Monday, 25 July 2011

SPX Weekly Chart - 22 July 2011




     When sell sequential bar #13 recorded on February 18, 2011 the cash SP500 closed at 1343.01. On Friday we closed at 1345.02. Certainly we can agree that the last weekly sequential signal has led to a market consolidation (which has now lasted 22 weeks). Last week I said that the "generally sideways movement would continue" for a couple more weeks. Since last week ended higher, I guess that means this week must go lower! Is there support for this in the weekly chart? Let's take a look.
     After qualifying and confirming a break through the short (red) moving average the cash S&P's found support at the medium (blue) moving average (via an unqualified break) and rallied nicely last week. Now the TD Supply line (dashed red) looms overhead at 1351.78 this week. Unless we open above that level today we will not be able to qualify an upward break of that line this week; which tells me to anticipate supply entering the market. I also come to that conclusion when I see the RSI (top pane) continually losing strength while prices consolidate. For the bulls the moment of truth is at hand. The Derivative Oscillator (middle pane) slipped below zero shortly after the sequential signal was given in February and has stayed below it since. Look what happened at the May 6 (delta pulse) high: this indicator failed at the zero line. Are we about to fail at the zero line again?
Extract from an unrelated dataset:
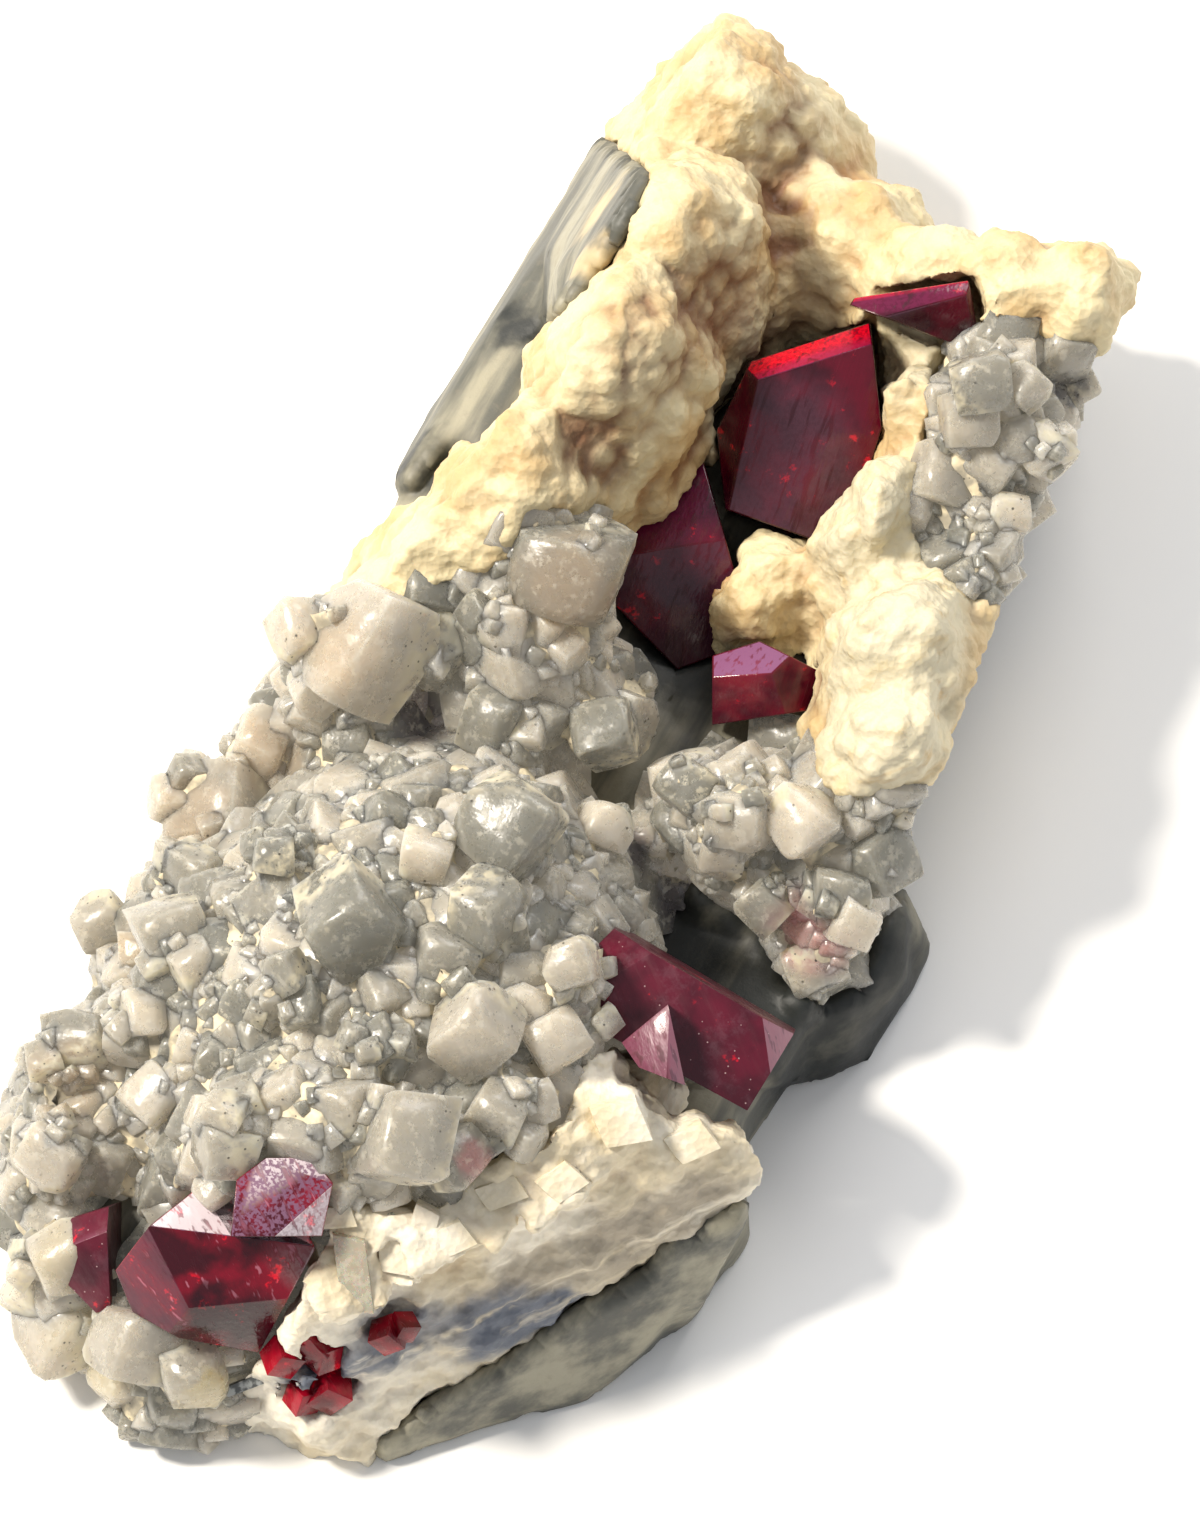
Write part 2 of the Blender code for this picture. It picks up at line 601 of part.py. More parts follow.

     I think we might very well do so; if only because the action continues to develop according to the Price Pulse theory scenario outlined in my weekly chart posting for June 10. I repeat that here so you don't have to hunt for it:
     "Currently the weekly chart's price pulse scenario can be captured by these words from Tony Plummer's book "Forecasting Financial Markets: Technical Analysis and the Dynamics of Price" on page 109. "A short term sell signal is triggered as the x-wave falls below the bottom of the Beta-wave. However, the subsequent y-wave rally may abort the signal by rallying back above it; indeed, it may even  retrace close to the peak levels established by the alpha-wave and the delta-wave. A longer-term (or regenerated) sell signal is given when the z-wave penetrates below the bottom of the x-wave." The pulses are marked on the chart."
     Bottom Line: At this point there is no reason to abandon the price pulse model. The current 'y' pulse rally can move us to new highs but I don't expect that. Key will be the old sequential 13 risk level (shown by the horizontal cyan dashed line) at 1363.53 and the current supply line already mentioned. The allocation meter remains at +50%.